While strong A-pillars play an important role in optimizing crash safety, they also restrict the driver’s field of view. Continental has come up with the idea of developing a virtual A-pillar that the driver can see through …
This is a good example of an innovative proof of concept study that adds genuine value for users by eliminating the forward blind spot created by the A-pillar. There are various road traffic situations where drivers are unable to see everything that is going on as well as they would ideally need to. Our proof of concept demonstrates how special displays can show drivers what is happening in the areas that are hidden from their view. With this system, they really can see everything that is going on – it is as if the A-pillar were transparent. To make this possible, an interior camera tracks the driver’s head movements to ensure that the display provides a realistic perspective on what is happening outside. At the same time, externally mounted Surround View cameras generate a live video feed of the outside environment.

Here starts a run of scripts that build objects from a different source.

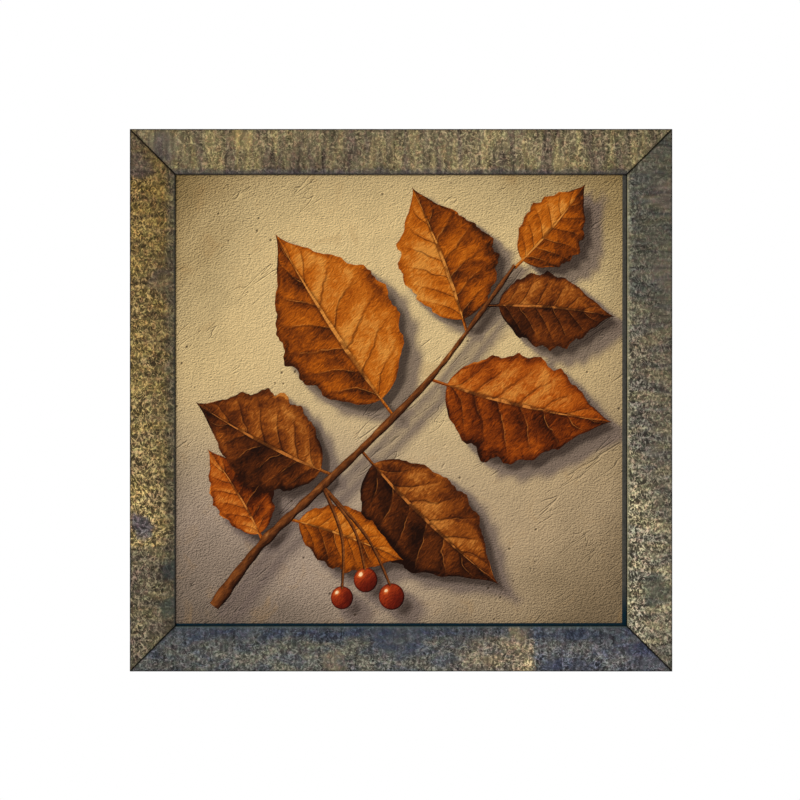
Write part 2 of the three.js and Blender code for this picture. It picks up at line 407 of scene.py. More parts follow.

# zones run clockwise along each rail: (share of the length, body colour, how far the paint is rubbed)
# blots: (share of the length, mm from the sight edge, radius in mm, colour)
# inner is the colour by the picture, as wide as innerReach in mm
# stroke and bands stretch the grain along and across the rail, and lift and dusk tint the bands
# crossRub and crossLevel change the rub and the tone from the sight edge to the outer edge
# the colour for the sight edge is painted light and shade there: a highlight on the right rail, shade on the
# top and left
railLooks = {
    "top": {
        "zones": [(0.0, (112, 101, 77), 0.85), (0.2, (122, 109, 80), 1.0), (0.38, (112, 100, 77), 0.85),
                  (0.65, (126, 113, 86), 1.1), (1.0, (114, 103, 77), 1.0)],
        "blots": [(0.2, 29, 10, (146, 128, 88)), (0.06, 22, 14, (98, 90, 80))],
        "inner": tint(86, 80, 74), "innerReach": 6, "edgeLightShade": tint(62, 60, 62), "sight": tint(62, 60, 62),
        "stroke": (1.0, 0.85, 1), "bands": (1.0, 0.2, 1),
        "crossRub": (1.7, 2.0), "crossLevel": (0.96, 1.0),
        "seed": 3.1, "lift": (1.24, 1.22, 1.06, 1), "dusk": (0.76, 0.73, 0.86, 1),
    },
    "right": {
        "zones": [(0.0, (85, 82, 71), 0.8), (0.3, (91, 87, 75), 0.9), (0.4, (105, 96, 80), 1.25),
                  (0.62, (109, 102, 87), 1.5), (0.72, (127, 118, 97), 1.85), (1.0, (116, 109, 92), 1.7)],
        "blots": [(0.12, 32, 13, (101, 91, 81)), (0.27, 32, 14, (101, 93, 83)),
                  (0.85, 26, 15, (88, 88, 76))],
        "inner": tint(112, 107, 88), "innerReach": 5, "edgeLightShade": tint(166, 160, 128), "sight": tint(8, 9, 10),
        "stroke": (0.85, 1.0, 1), "bands": (1.0, 0.35, 1),
        "crossRub": (2.4, 1.44), "crossLevel": (1.08, 0.95),
        "seed": 17.7, "lift": (1.16, 1.14, 1.01, 1), "dusk": (0.82, 0.86, 0.97, 1),
    },
    "bottom": {
        "zones": [(0.0, (84, 84, 89), 1.1), (0.252, (90, 90, 90), 1.2), (0.259, (130, 117, 95), 1.4),
                  (0.34, (115, 105, 89), 1.3), (0.42, (88, 87, 83), 1.1), (0.7, (90, 89, 82), 1.1),
                  (1.0, (76, 77, 78), 1.0)],
        "blots": [(0.05, 25, 15, (64, 66, 80)), (0.17, 35, 13, (62, 65, 78)), (0.225, 35, 12, (62, 65, 78)),
                  (0.28, 4, 9, (124, 112, 92)), (0.5, 8, 24, (72, 76, 84)), (0.62, 31, 12, (110, 100, 84))],
        "inner": tint(68, 73, 83), "innerReach": 16, "edgeLightShade": tint(84, 98, 94), "sight": tint(40, 52, 56),
        "stroke": (0.95, 1.0, 1), "bands": (0.5, 1.0, 1),
        "crossRub": (1.6, 2.3), "crossLevel": (0.94, 1.08),
        "seed": 31.3, "lift": (1.18, 1.14, 1.0, 1), "dusk": (0.8, 0.86, 1.03, 1),
    },
    "left": {
        "zones": [(0.0, (96, 88, 72), 1.3), (0.2305, (101, 91, 71), 1.35), (0.2325, (129, 112, 76), 1.8),
                  (0.5, (117, 100, 65), 1.55), (0.9, (110, 90, 52), 1.35), (1.0, (84, 74, 58), 0.85)],
        "blots": [(0.268, 27, 10, (82, 80, 88)), (0.93, 32, 12, (84, 74, 66)), (0.72, 10, 12, (92, 80, 64)),
                  (0.12, 3, 9, (66, 72, 68)), (0.19, 3, 9, (66, 72, 68))],
        "inner": tint(88, 80, 62), "innerReach": 11, "edgeLightShade": tint(60, 62, 60), "sight": tint(56, 60, 58),
        "stroke": (0.8, 1.0, 1), "bands": (1.0, 0.4, 1),
        "crossRub": (1.6, 2.24), "crossLevel": (0.89, 1.1),
        "seed": 44.9, "lift": (1.14, 1.12, 0.98, 1), "dusk": (0.86, 0.84, 0.94, 1),
    },
}


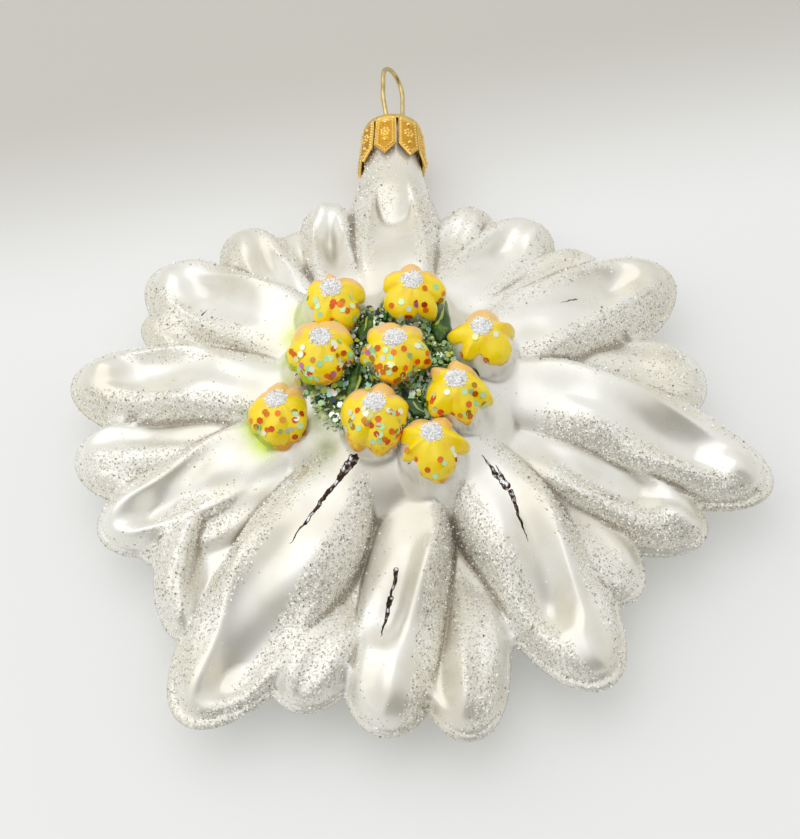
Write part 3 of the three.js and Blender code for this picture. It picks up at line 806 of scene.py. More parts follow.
def crack_group() -> NodeTree:
    """Shader group for a narrow bare streak in the lacquer, from its wide end to its fine end, in plan.

    Its mask covers the streak, and its core leaves out the streak's border.

    Returns:
        The group.
    """
    inputs = {"Wide end": ("Vector", (0, 0, 0)), "Fine end": ("Vector", (1, 0, 0)), "Width": ("Float", 0.4)}
    outputs = {"Mask": "Float", "Core": "Float"}
    graph, given, result = new_group("ShaderNodeTree", "BareStreak", inputs, outputs)
    plan, border, soft = (1, 1, 0), 0.09, 0.025
    place = graph.millimetres()
    flat = graph.vector("MULTIPLY", place, plan)
    wobble = graph.node("ShaderNodeTexNoise", {"Vector": flat, "Scale": 0.55, "Detail": 2.0}).outputs["Color"]
    wobble = graph.vector("SUBTRACT", wobble, MID_GREY)
    flat = graph.vector("MULTIPLY", graph.vector("ADD", flat, wobble), plan)
    line = graph.vector("SUBTRACT", given.outputs["Fine end"], given.outputs["Wide end"])
    offset = graph.vector("SUBTRACT", flat, given.outputs["Wide end"])
    squared = graph.vector("DOT_PRODUCT", line, line)
    share = graph.math("DIVIDE", graph.vector("DOT_PRODUCT", offset, line), squared)
    held = graph.node("ShaderNodeClamp", {0: share}).outputs[0]
    away = graph.vector("DISTANCE", offset, graph.vector("SCALE", line, scale=held))
    ragged = graph.math("MULTIPLY_ADD", graph.noise(flat, 1.6, 1.5), 0.9, 0.55)
    taper = graph.math("MULTIPLY_ADD", graph.math("SUBTRACT", 1.0, held), 0.9, 0.1)
    width = graph.times(graph.times(given.outputs["Width"], ragged), taper)
    height = graph.node("ShaderNodeSeparateXYZ", {0: place}).outputs[2]
    above = graph.math("GREATER_THAN", height, SEAM)
    for name, inset in {"Mask": 0.0, "Core": border}.items():
        depth = graph.math("SUBTRACT", graph.math("SUBTRACT", width, away), inset)
        graph.connect(result, {name: graph.times(graph.fade(depth, -soft, soft), above)})
    return graph.tree


def uneven_group() -> NodeTree:
    """Shader group for the waviness of thick brushed enamel: a height for bump and a mask for thin places.

    Returns:
        The group.
    """
    inputs, outputs = {"Scale": ("Float", 0.8)}, {"Height": "Float", "Thin": "Float"}
    graph, given, result = new_group("ShaderNodeTree", "BrushedUneven", inputs, outputs)
    place = graph.vector("SCALE", graph.millimetres(), scale=given.outputs["Scale"])
    thin = graph.fade(graph.noise(place, 0.6, 2.0), 0.5, 0.72)
    graph.connect(result, {"Height": graph.noise(place, 0.9, 3.0), "Thin": thin})
    return graph.tree


def metal_group() -> NodeTree:
    """Shader group for handled thin metal: a stain mask, a roughness and a fine height.

    Returns:
        The group.
    """
    inputs = {"Roughness": ("Float", 0.25)}
    outputs = {"Stain": "Float", "Roughness": "Float", "Height": "Float"}
    graph, given, result = new_group("ShaderNodeTree", "HandledMetal", inputs, outputs)
    place = graph.millimetres()
    stain = graph.fade(graph.noise(place, 0.7, 3.0), 0.45, 0.75)
    fine = graph.noise(place, 9.0, 2.0)
    rough = graph.math("ADD", given.outputs["Roughness"], graph.times(fine, 0.12))
    graph.connect(result, {"Stain": stain, "Roughness": rough, "Height": fine})
    return graph.tree


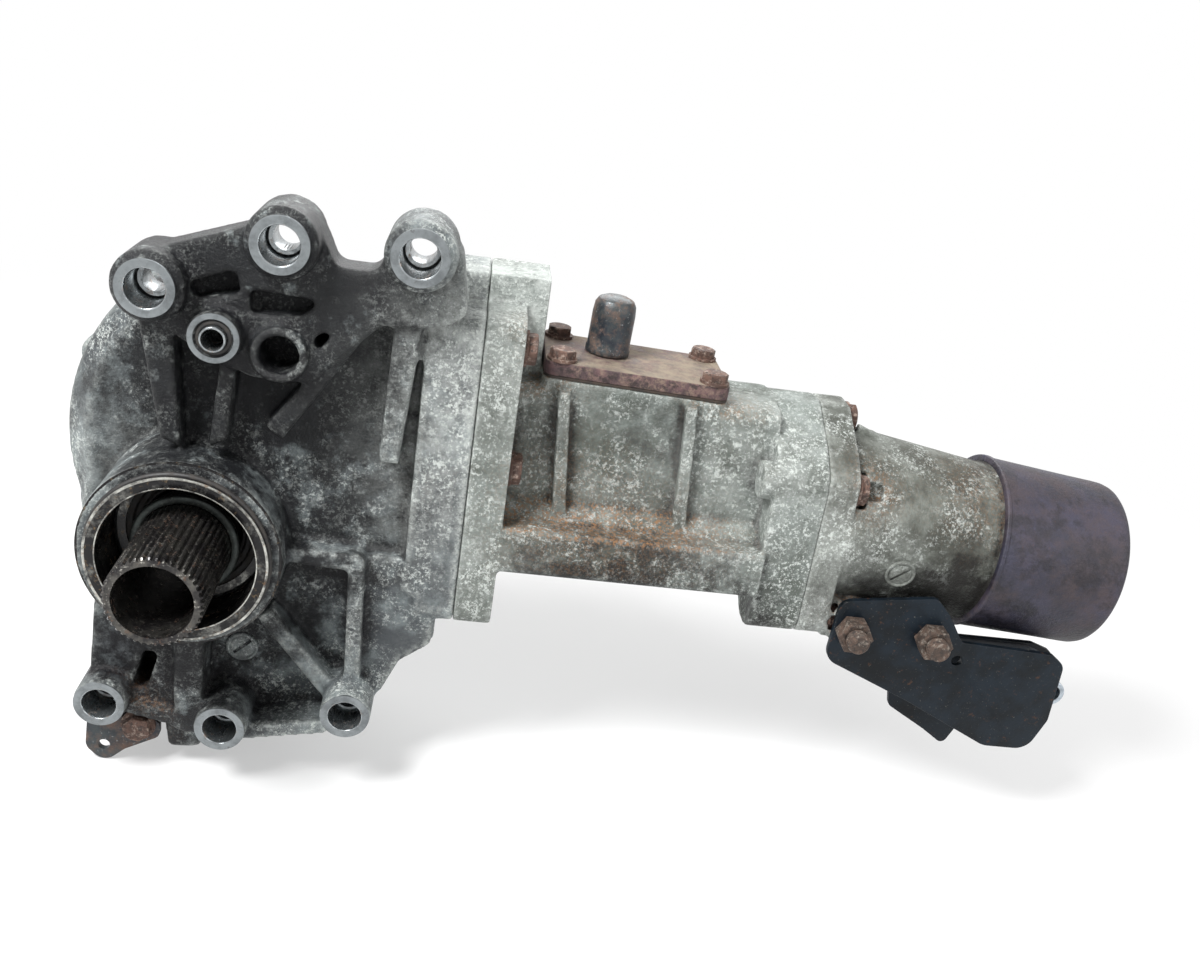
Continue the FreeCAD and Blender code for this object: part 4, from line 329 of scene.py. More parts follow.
def aged_aluminium(name, base, shade, dirt_and_shade, chalk_amount, wet, seed):
    """Cast aluminium: oxide, oil, rust dust, painted shade in hollows; chalk_amount runs 0 to 1."""
    material, tree = new_material(name)
    hollow_grime_and_shade, ridge, oil, chalk_here, rust = (
        add(tree, "ShaderNodeAttribute", out="Fac", attribute_name=mask_name)
        for mask_name in ("hollow_grime_and_shade", "ridge", "oil", "chalk", "rust"))
    metal = (hex_colour(base), 0.52, 0.45)
    tarnish = (hex_colour(shade), 0.62, 0.25)
    rubbed = (hex_colour("#b4b8b4"), 0.4, 0.8)
    grime_and_shade = (hex_colour(dirt_and_shade), wet, 0.0)
    oxide = (hex_colour("#cfd4d0"), 0.9, 0.0)
    rust_dust = (hex_colour("#916c4c"), 0.93, 0.0)
    # the metal: pale and tarnished clouds of about 30 mm, mottled at about 5 mm
    finish = lay_over(tree, metal, tarnish, blotches(tree, 30, 0.5, 0.12, 5, 0.65, seed), 0.95)
    finish = lay_over(tree, finish, tarnish,
                      blotches(tree, 5.5, 0.4, 0.14, 6, 0.75, seed + 3), 0.55)
    finish = lay_over(tree, finish, rubbed, blotches(tree, 2.4, 0.55, 0.14, 5, 0.75, seed + 4),
                      0.8, ridge)
    # grime where oil ran, grime and painted shade in hollows; broken noise keeps its edge ragged
    oil_and_hollow_shade = add(tree, "ShaderNodeMath", {0: hollow_grime_and_shade, 1: 0.95, 2: oil}, operation="MULTIPLY_ADD")
    ragged = blotches(tree, 13, 0.5, 0.22, 6, 0.75, seed + 6)
    uneven = add(tree, "ShaderNodeMath", {0: ragged, 1: 0.85, 2: 0.3}, operation="MULTIPLY_ADD")
    soaked = add(tree, "ShaderNodeMath", {0: oil_and_hollow_shade, 1: uneven}, operation="MULTIPLY")
    grime_and_shade_film = add(tree, "ShaderNodeMapRange", {"Value": soaked, "From Min": 0.1, "From Max": 0.6},
               interpolation_type="SMOOTHSTEP")
    finish = lay_over(tree, finish, grime_and_shade, grime_and_shade_film, 0.95)
    # chalk: frost-like specks under 2 mm that gather in patches and keep off the oil
    specks = add(tree, "ShaderNodeMath", {0: blotches(tree, 1.6, 0.32, 0.035, 5, 0.8, seed + 9),
                                          1: blotches(tree, 4.6, 0.29, 0.03, 7, 0.85, seed + 10)},
                 operation="MAXIMUM")
    patches = add(tree, "ShaderNodeMath", {
        0: blotches(tree, 21, 0.05 + 0.7 * chalk_amount, 0.12, 5, 0.7, seed + 12), 1: chalk_here},
        operation="ADD", use_clamp=True)
    dry = add(tree, "ShaderNodeMath", {0: grime_and_shade_film, 1: -0.8, 2: 1.0}, operation="MULTIPLY_ADD")
    chalk = add(tree, "ShaderNodeMath", {0: specks, 1: patches}, operation="MULTIPLY")
    finish = lay_over(tree, finish, oxide, chalk, 0.9, dry)
    bloom = blotches(tree, 9, 0.55, 0.2, 7, 0.8, seed + 13)
    finish = lay_over(tree, finish, oxide, chalk_here, 0.75, bloom)
    finish = lay_over(tree, finish, rust_dust, rust, 0.85,
                      blotches(tree, 1.4, 0.42, 0.05, 6, 0.85, seed + 15))
    sand = blotches(tree, 1.2, 0.5, 0.3, 4, 0.7, seed + 20)
    relief = add(tree, "ShaderNodeMath", {0: chalk, 1: 0.25, 2: sand}, operation="MULTIPLY_ADD")
    close_material(tree, finish, relief, 0.45, strength=0.7, specular=0.22)
    return material


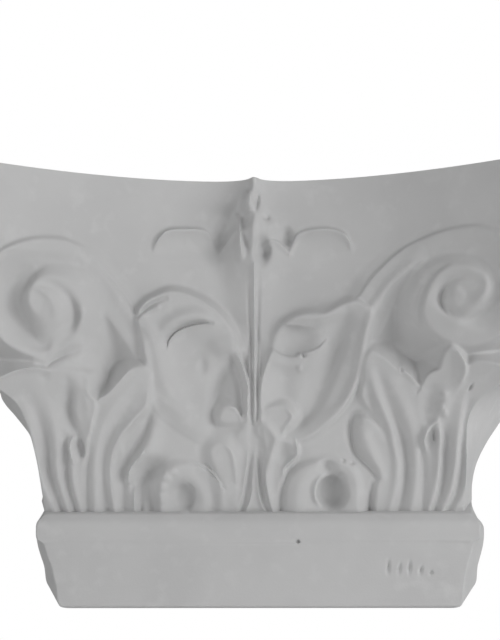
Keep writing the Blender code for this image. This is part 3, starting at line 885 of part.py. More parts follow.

Autonomous driving is the next big thing. But it promises to be quite a challenge, especially for HMI developers …
This is a very important topic. The transition between manual and automated driving in particular will call for completely new approaches to the design of the human-machine dialogue. Intuitive interaction concepts that create confidence and transparency and ensure users’ awareness of the current driving mode will be key to the development of automated driving. If the human driver is no longer solely occupied with driving the vehicle and their role becomes that of a critical user and supervisor in the cockpit, it is essential that they should always know what the vehicle is doing and which driving mode it is in whenever the situation requires them to resume control. This change in the driver’s role and the associated needs and requirements constitutes one of the greatest challenges in the development of automated driving.